-- GIVEN INFORMATION start --
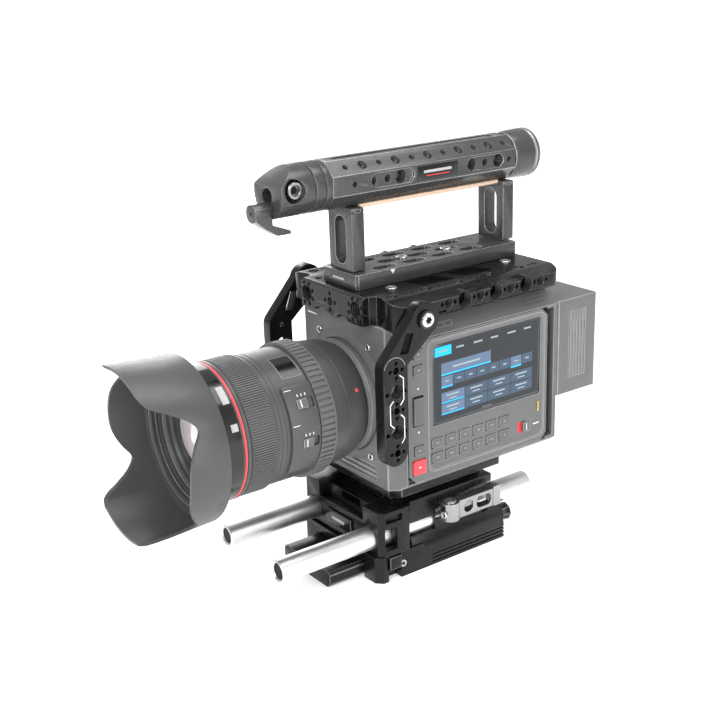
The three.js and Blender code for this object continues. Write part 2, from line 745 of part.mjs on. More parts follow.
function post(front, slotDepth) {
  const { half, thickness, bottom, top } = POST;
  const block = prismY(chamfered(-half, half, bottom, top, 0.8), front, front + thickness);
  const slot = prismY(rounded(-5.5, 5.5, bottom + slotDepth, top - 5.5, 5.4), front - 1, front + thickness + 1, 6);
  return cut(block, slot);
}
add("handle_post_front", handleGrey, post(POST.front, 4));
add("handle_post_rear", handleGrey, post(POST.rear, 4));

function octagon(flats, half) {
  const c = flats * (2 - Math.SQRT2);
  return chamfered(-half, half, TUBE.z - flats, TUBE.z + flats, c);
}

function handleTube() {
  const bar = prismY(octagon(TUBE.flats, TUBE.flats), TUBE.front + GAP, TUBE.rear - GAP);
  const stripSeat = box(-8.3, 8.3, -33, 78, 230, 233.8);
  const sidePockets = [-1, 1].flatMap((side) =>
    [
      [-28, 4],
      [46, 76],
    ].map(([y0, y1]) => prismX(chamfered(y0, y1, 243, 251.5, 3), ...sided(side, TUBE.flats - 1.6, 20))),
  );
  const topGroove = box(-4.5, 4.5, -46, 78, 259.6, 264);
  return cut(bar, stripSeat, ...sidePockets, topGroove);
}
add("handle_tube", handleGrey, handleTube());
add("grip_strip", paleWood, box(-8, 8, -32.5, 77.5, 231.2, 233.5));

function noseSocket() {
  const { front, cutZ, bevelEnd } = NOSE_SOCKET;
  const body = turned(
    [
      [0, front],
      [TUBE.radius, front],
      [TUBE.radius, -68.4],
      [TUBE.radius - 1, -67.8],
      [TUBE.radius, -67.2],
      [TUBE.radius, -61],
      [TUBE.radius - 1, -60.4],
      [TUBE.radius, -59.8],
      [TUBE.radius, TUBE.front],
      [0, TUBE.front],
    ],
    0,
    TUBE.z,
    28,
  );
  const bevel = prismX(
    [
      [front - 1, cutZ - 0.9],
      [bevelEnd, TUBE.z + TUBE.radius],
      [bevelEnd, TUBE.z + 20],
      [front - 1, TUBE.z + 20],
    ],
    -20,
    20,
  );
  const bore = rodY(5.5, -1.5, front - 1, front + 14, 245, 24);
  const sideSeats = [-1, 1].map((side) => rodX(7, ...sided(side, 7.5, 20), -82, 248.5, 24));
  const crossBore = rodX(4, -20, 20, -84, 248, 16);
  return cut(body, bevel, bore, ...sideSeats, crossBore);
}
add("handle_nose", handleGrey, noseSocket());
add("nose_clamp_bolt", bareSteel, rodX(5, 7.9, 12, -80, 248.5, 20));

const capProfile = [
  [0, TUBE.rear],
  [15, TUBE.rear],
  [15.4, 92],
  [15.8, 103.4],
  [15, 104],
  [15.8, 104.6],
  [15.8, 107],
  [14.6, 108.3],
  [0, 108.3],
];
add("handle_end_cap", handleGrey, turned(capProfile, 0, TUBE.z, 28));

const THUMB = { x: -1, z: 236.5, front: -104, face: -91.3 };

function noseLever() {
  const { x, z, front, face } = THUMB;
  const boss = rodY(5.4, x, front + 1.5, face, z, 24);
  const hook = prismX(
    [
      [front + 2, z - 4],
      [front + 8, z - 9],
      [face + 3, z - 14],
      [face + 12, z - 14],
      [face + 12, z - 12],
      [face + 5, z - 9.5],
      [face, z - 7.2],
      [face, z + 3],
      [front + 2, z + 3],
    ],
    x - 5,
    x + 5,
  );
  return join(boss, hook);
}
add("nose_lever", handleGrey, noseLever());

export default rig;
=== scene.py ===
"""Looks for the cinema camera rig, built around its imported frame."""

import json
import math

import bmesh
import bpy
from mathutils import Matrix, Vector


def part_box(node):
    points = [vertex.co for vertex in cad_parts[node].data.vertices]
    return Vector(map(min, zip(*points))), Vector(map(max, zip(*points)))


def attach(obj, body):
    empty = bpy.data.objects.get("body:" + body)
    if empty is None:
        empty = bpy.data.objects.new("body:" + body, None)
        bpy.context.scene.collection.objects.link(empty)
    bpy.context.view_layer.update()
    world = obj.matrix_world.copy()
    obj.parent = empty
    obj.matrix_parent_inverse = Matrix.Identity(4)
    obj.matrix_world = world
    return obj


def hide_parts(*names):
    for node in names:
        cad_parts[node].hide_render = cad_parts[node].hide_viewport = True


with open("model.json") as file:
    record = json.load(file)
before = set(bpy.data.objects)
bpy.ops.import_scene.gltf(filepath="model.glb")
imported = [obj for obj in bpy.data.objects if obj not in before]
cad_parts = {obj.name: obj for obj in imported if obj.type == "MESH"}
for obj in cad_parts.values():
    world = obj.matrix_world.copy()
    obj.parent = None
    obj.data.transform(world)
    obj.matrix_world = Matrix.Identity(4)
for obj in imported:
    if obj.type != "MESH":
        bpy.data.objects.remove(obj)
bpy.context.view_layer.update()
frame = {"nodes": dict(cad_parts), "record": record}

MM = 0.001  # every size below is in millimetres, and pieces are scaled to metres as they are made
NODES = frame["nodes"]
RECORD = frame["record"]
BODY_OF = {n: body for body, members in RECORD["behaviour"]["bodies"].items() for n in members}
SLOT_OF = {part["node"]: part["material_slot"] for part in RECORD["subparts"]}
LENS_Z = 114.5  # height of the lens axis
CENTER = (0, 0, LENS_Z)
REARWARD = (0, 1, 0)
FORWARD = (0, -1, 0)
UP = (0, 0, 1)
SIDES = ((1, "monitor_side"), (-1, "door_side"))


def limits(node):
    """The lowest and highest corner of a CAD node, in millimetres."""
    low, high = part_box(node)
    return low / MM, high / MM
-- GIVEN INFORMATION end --
_SET TASK_
Quote nothing but the lines that run from the line containing "const boss = rodY(5.4, x, front" through the line containing "if empty is", keeping both of them word for word.

_WRITTEN REPLY_
  const boss = rodY(5.4, x, front + 1.5, face, z, 24);
  const hook = prismX(
    [
      [front + 2, z - 4],
      [front + 8, z - 9],
      [face + 3, z - 14],
      [face + 12, z - 14],
      [face + 12, z - 12],
      [face + 5, z - 9.5],
      [face, z - 7.2],
      [face, z + 3],
      [front + 2, z + 3],
    ],
    x - 5,
    x + 5,
  );
  return join(boss, hook);
}
add("nose_lever", handleGrey, noseLever());

export default rig;
=== scene.py ===
"""Looks for the cinema camera rig, built around its imported frame."""

import json
import math

import bmesh
import bpy
from mathutils import Matrix, Vector


def part_box(node):
    points = [vertex.co for vertex in cad_parts[node].data.vertices]
    return Vector(map(min, zip(*points))), Vector(map(max, zip(*points)))


def attach(obj, body):
    empty = bpy.data.objects.get("body:" + body)
    if empty is None:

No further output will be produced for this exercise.